Here’s why self-sabotage can feel safer than success — and how to start choosing something different.
What Self-Sabotage Really Is
Self-sabotage isn’t laziness, weakness, or a lack of willpower—it’s a protective pattern. It’s what your nervous system does when success feels more threatening than failure. It often looks like:
- Procrastinating right before big opportunities
- Quitting before things get good
- Dimming yourself to avoid standing out
- Creating drama or chaos before peace settles in
- Rejecting love, joy, or progress because they feel unfamiliar
You’re not destroying your progress—you’re trying to stay emotionally safe.
Related: Best 21 Self Sabotage Journal Prompts
Why Self-Sabotage Feels Safer Than Success
1. Success Threatens Your Identity
If you grew up believing you’re not good enough, lovable, or capable, then success challenges your self-concept. It contradicts the internal story you’ve told yourself. And sometimes, failure feels less painful than facing the discomfort of rewriting that story.

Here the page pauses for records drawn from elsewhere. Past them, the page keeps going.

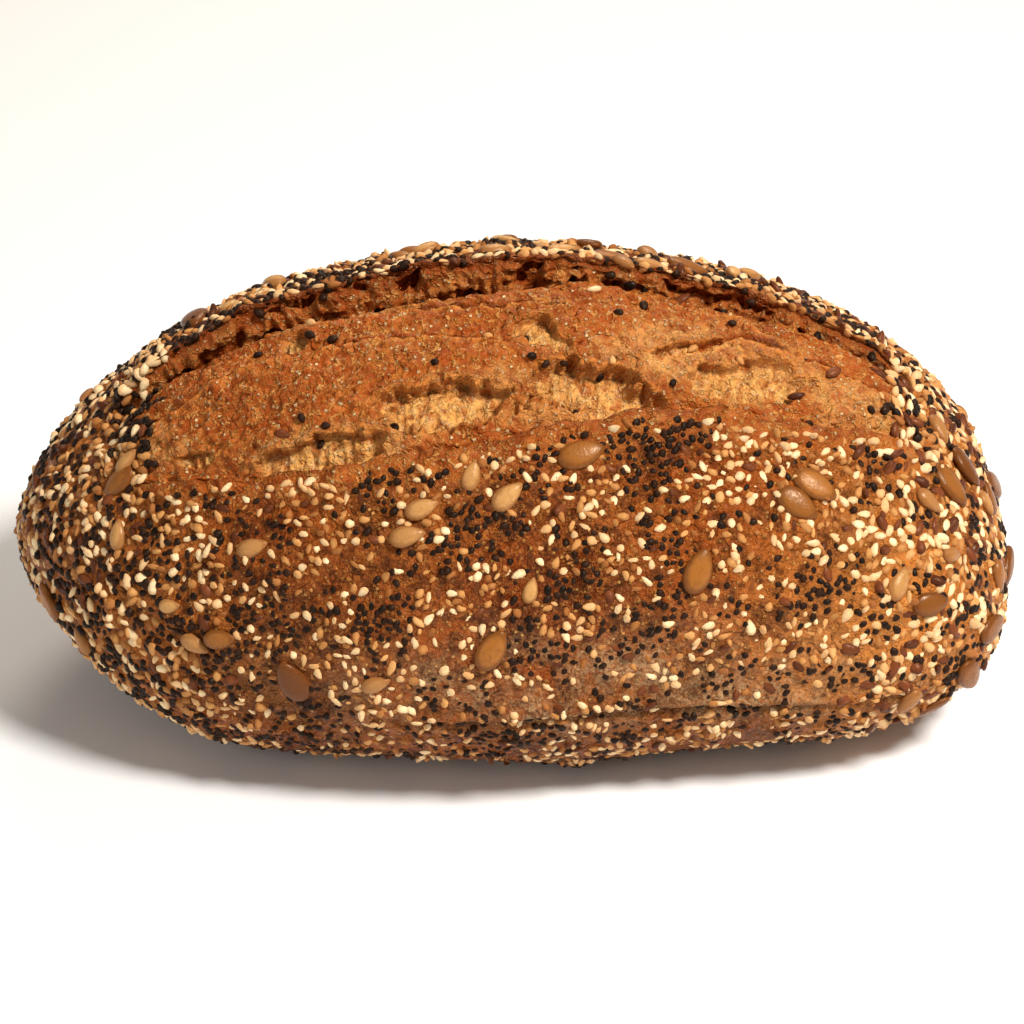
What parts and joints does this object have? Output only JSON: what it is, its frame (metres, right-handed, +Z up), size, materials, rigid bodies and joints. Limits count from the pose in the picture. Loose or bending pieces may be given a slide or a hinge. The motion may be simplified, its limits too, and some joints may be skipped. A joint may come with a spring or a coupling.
{
  "type": "seeded sourdough loaf",
  "caption": "An oval hearth-baked sourdough loaf with a flat underside, a long open score with a raised ear, and a blistered crust covered in mixed seeds.",
  "frame": {"origin": "on the flat underside, at the bottom centre of the bounding box", "axes": "+X along the loaf's length towards its blunt end, +Y towards the uncut side behind the ear, +Z up through the crown"},
  "size_m": [0.268, 0.1578, 0.1224],
  "materials": {
    "crust": "matte with a slight sheen"
  },
  "bodies": {
    "root": {"loaf": "crust"}
  },
  "joints": []
}
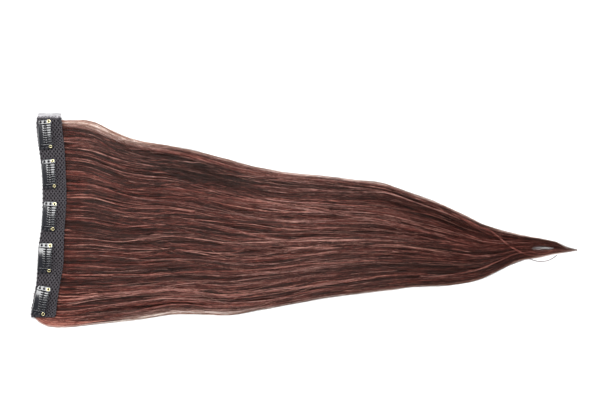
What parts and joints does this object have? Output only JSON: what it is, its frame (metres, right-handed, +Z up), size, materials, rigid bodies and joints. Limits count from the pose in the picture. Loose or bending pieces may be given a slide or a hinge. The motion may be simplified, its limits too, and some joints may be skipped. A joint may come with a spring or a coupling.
{
  "type": "clip in hair extension",
  "caption": "Fall of straight dark brown hair sewn under a net band that carries a row of snap comb clips, lying flat with its clips up.",
  "frame": {"origin": "on the table, under the middle of the net band", "axes": "+X from the band to the tip of the hair, +Y along the band, +Z up, away from the table and towards the clips"},
  "size_m": [0.5674, 0.2229, 0.0096],
  "materials": {
    "hair": "straight dark auburn brown hair with a soft gloss",
    "net": "black elastic net tape",
    "clip_steel": "glossy black enamel on spring steel",
    "sleeve_silicone": "black silicone tube, satin",
    "rivet_brass": "bright pale brass"
  },
  "bodies": {
    "weft": {"hair": "hair", "net_band": "net", "clip_1_frame": "clip_steel", "clip_1_sleeve": "sleeve_silicone", "clip_1_rivet_upper": "rivet_brass", "clip_1_rivet_lower": "rivet_brass", "clip_2_frame": "clip_steel", "clip_2_sleeve": "sleeve_silicone", "clip_2_rivet_upper": "rivet_brass", "clip_2_rivet_lower": "rivet_brass", "clip_3_frame": "clip_steel", "clip_3_sleeve": "sleeve_silicone", "clip_3_rivet_upper": "rivet_brass", "clip_3_rivet_lower": "rivet_brass", "clip_4_frame": "clip_steel", "clip_4_sleeve": "sleeve_silicone", "clip_4_rivet_upper": "rivet_brass", "clip_4_rivet_lower": "rivet_brass", "clip_5_frame": "clip_steel", "clip_5_sleeve": "sleeve_silicone", "clip_5_rivet_upper": "rivet_brass", "clip_5_rivet_lower": "rivet_brass"},
    "comb_1": {"clip_1_comb": "clip_steel"},
    "comb_2": {"clip_2_comb": "clip_steel"},
    "comb_3": {"clip_3_comb": "clip_steel"},
    "comb_4": {"clip_4_comb": "clip_steel"},
    "comb_5": {"clip_5_comb": "clip_steel"}
  },
  "joints": [
    {"name": "clip_1_snap", "type": "hinge", "parent": "weft", "child": "comb_1", "pos_m": [-0.01478, 0.08528, 0.00748], "axis": [0.0719, -0.9974, 0], "range_deg": [0, 35]},
    {"name": "clip_2_snap", "type": "hinge", "parent": "weft", "child": "comb_2", "pos_m": [-0.01081, 0.04433, 0.00748], "axis": [0.0705, -0.9975, 0], "range_deg": [0, 35]},
    {"name": "clip_3_snap", "type": "hinge", "parent": "weft", "child": "comb_3", "pos_m": [-0.0106, 0.0014, 0.00748], "axis": [-0.0679, -0.9977, 0], "range_deg": [0, 35]},
    {"name": "clip_4_snap", "type": "hinge", "parent": "weft", "child": "comb_4", "pos_m": [-0.01489, -0.04189, 0.00748], "axis": [-0.0473, -0.9989, 0], "range_deg": [0, 35]},
    {"name": "clip_5_snap", "type": "hinge", "parent": "weft", "child": "comb_5", "pos_m": [-0.01867, -0.08531, 0.00748], "axis": [-0.2058, -0.9786, 0], "range_deg": [0, 35]}
  ]
}
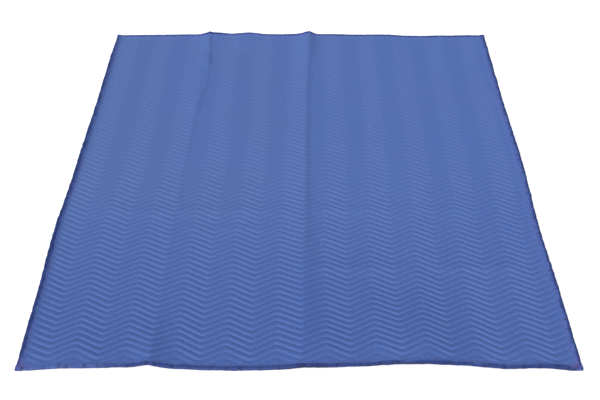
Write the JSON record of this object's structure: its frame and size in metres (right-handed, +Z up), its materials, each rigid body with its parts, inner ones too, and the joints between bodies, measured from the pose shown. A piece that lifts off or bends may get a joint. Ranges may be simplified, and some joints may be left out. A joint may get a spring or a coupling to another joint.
{
  "type": "moving blanket",
  "caption": "Quilted moving blanket laid flat, with zigzag stitched rows, soft fold creases, a wavy outline and tape binding on all four edges.",
  "frame": {"origin": "centre of the laid blanket's bounding box, on the surface it lies on", "axes": "+X across the blanket, along the stitched rows, +Y from the front edge to the back edge, +Z up"},
  "size_m": [1.8498, 2.0354, 0.0327],
  "materials": {
    "quilted_cloth": "matt woven polyester and cotton, mid blue, quilted in zigzag rows",
    "binding_tape": "woven polyester tape, dark indigo, folded over the edge and stitched"
  },
  "bodies": {
    "root": {"quilted_panel": "quilted_cloth", "binding_left": "binding_tape", "binding_right": "binding_tape", "binding_front": "binding_tape", "binding_back": "binding_tape"}
  },
  "joints": []
}
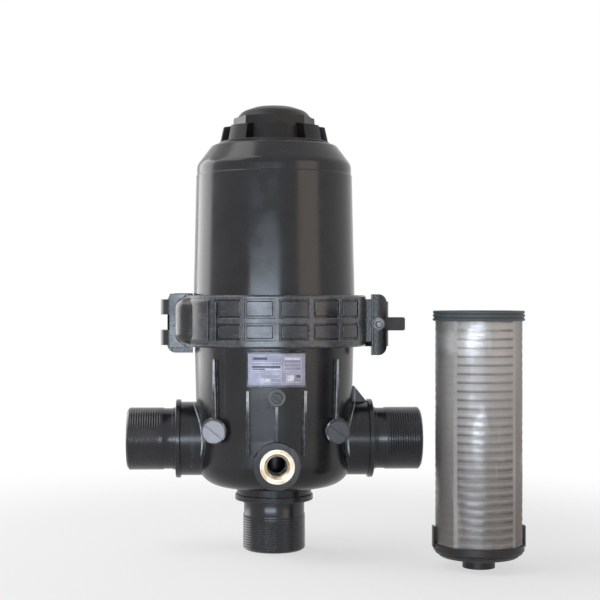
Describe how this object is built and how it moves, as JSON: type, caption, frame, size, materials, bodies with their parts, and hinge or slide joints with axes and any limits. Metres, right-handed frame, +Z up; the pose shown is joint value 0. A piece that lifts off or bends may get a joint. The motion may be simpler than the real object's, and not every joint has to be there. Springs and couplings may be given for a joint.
{
  "type": "screen filter",
  "caption": "Black plastic in-line screen filter with threaded side and bottom ports, clamped cover, screw cap, brass drain and a spare mesh element beside it.",
  "frame": {"origin": "centre of the bottom port's end face, on the filter axis", "axes": "+Z up along the filter axis, side ports along -X and +X, brass drain port facing -Y (the front)"},
  "size_m": [0.3616, 0.224, 0.4234],
  "materials": {
    "body_plastic": "glass-filled black moulding, semi-gloss with scuffs",
    "cover_plastic": "black moulding, polished, with fine rub marks",
    "clamp_plastic": "dark grey scuffed moulding, paler along the rib edges",
    "port_plastic": "black moulding with a fine male thread",
    "brass": "turned brass, slightly dulled",
    "plug_plastic": "grey moulded plug, rubbed pale",
    "dark_plug": "dark grey moulded plug",
    "label_foil": "matt foil plate with blank ruled boxes",
    "seal_rubber": "black nitrile rubber",
    "steel": "stainless steel, satin",
    "lever_plastic": "black-brown moulded lever",
    "mesh_steel": "stainless wire cloth, shiny",
    "cage_plastic": "grey moulded support cage",
    "grey_rubber": "grey rubber",
    "cap_plastic": "black moulding"
  },
  "bodies": {
    "housing": {"lower_body": "body_plastic", "left_port": "port_plastic", "right_port": "port_plastic", "bottom_port": "port_plastic", "drain_insert": "brass", "label_plate": "label_foil", "body_seal": "seal_rubber", "cover": "cover_plastic", "clamp_front": "clamp_plastic", "clamp_rear": "clamp_plastic", "hinge_pin": "steel", "latch_pin": "steel", "left_test_plug": "plug_plastic", "right_test_plug": "dark_plug", "centre_test_plug": "dark_plug", "left_plug_seal": "seal_rubber", "right_plug_seal": "seal_rubber", "centre_plug_seal": "seal_rubber", "screen_mesh": "mesh_steel", "screen_cage": "cage_plastic", "screen_end_cap": "cap_plastic", "screen_seal_ring": "grey_rubber"},
    "latch_lever": {"latch_lever": "lever_plastic", "latch_bolt": "steel"},
    "latch_washer": {"latch_washer": "steel"},
    "latch_nut": {"latch_nut": "steel"},
    "cap_seal": {"top_cap_seal": "seal_rubber"},
    "cap": {"top_cap": "cover_plastic"},
    "spare_screen": {"spare_mesh": "mesh_steel", "spare_cage": "cage_plastic", "spare_end_cap": "cap_plastic", "spare_seal_ring": "grey_rubber"}
  },
  "joints": [
    {"name": "latch_swing", "type": "hinge", "parent": "housing", "child": "latch_lever", "pos_m": [0.0985, 0.009, 0.2155], "axis": [0, 0, 1], "range_deg": [0, 95]},
    {"name": "nut_travel", "type": "slide", "parent": "latch_lever", "child": "latch_washer", "axis": [0, -1, 0], "range_m": [0, 0.006]},
    {"name": "nut_spin", "type": "hinge", "parent": "latch_washer", "child": "latch_nut", "pos_m": [0.0985, -0.0156, 0.2155], "axis": [0, -1, 0], "range_deg": [0, 2160]},
    {"name": "cap_lift", "type": "slide", "parent": "housing", "child": "cap_seal", "axis": [0, 0, 1], "range_m": [0, 0.016]},
    {"name": "cap_spin", "type": "hinge", "parent": "cap_seal", "child": "cap", "pos_m": [0, 0, 0.4], "axis": [0, 0, 1], "range_deg": [0, 1440]},
    {"name": "spare_lift", "type": "slide", "parent": "housing", "child": "spare_screen", "axis": [0, 0, 1], "range_m": [0, 0.26]}
  ],
  "couplings": [
    {"joint": "nut_spin", "follows": "nut_travel", "rad_per_m": 6283.2},
    {"joint": "cap_lift", "follows": "cap_spin", "m_per_rad": 0.00063662}
  ]
}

2. You’re Afraid of What Success Might Cost
More visibility. More pressure. More expectations. Success often comes with higher stakes — and if you’ve been hurt in the past for standing out or taking risks, your nervous system may associate success with danger. Sabotage becomes self-protection.
3. You’re Bracing for the Crash
If life has taught you that good things don’t last, success can feel like a setup for disappointment. You may push it away before it can leave you — just to feel in control of the letdown.
4. You Feel Safer in the Familiar
You may be miserable where you are, but it’s a misery you understand. Growth requires uncertainty, and for trauma survivors or people who lived in unpredictable environments, uncertainty can feel terrifying — even if it leads to something better.
5. You’re Addicted to Struggle
If you’ve spent your life fighting to survive or prove your worth, peace might feel unfamiliar — even boring. You may subconsciously recreate drama or failure just to feel “normal.”
Related: Best 7 Self Sabotage Books
6. You Don’t Feel Worthy of Success
Deep down, you may believe you haven’t earned the right to feel proud, happy, or loved. So you reject the opportunities that challenge that belief — even if you long for them.
7. You Fear Being Seen
Success often brings attention. If you’ve spent your life trying to stay invisible to avoid judgment or rejection, being seen — truly seen — can feel deeply unsafe. Sabotage helps you retreat back into the shadows.
8. You’re Trying to Stay in Control
Failure on your own terms may feel safer than success that could be taken away. Sabotage becomes a way to control the outcome — even if that outcome is pain.
Related: Best 15 Books About Fear
How to Start Healing the Pattern?
Recognizing that your sabotage is rooted in protection, not laziness, is the first step. From there, healing means gently reintroducing your nervous system to the idea that it’s okay — even safe — to expand.
1. Slow Down When You Feel the Urge to Quit
Notice what you’re feeling underneath the resistance. Ask yourself:
What am I afraid will happen if this actually works?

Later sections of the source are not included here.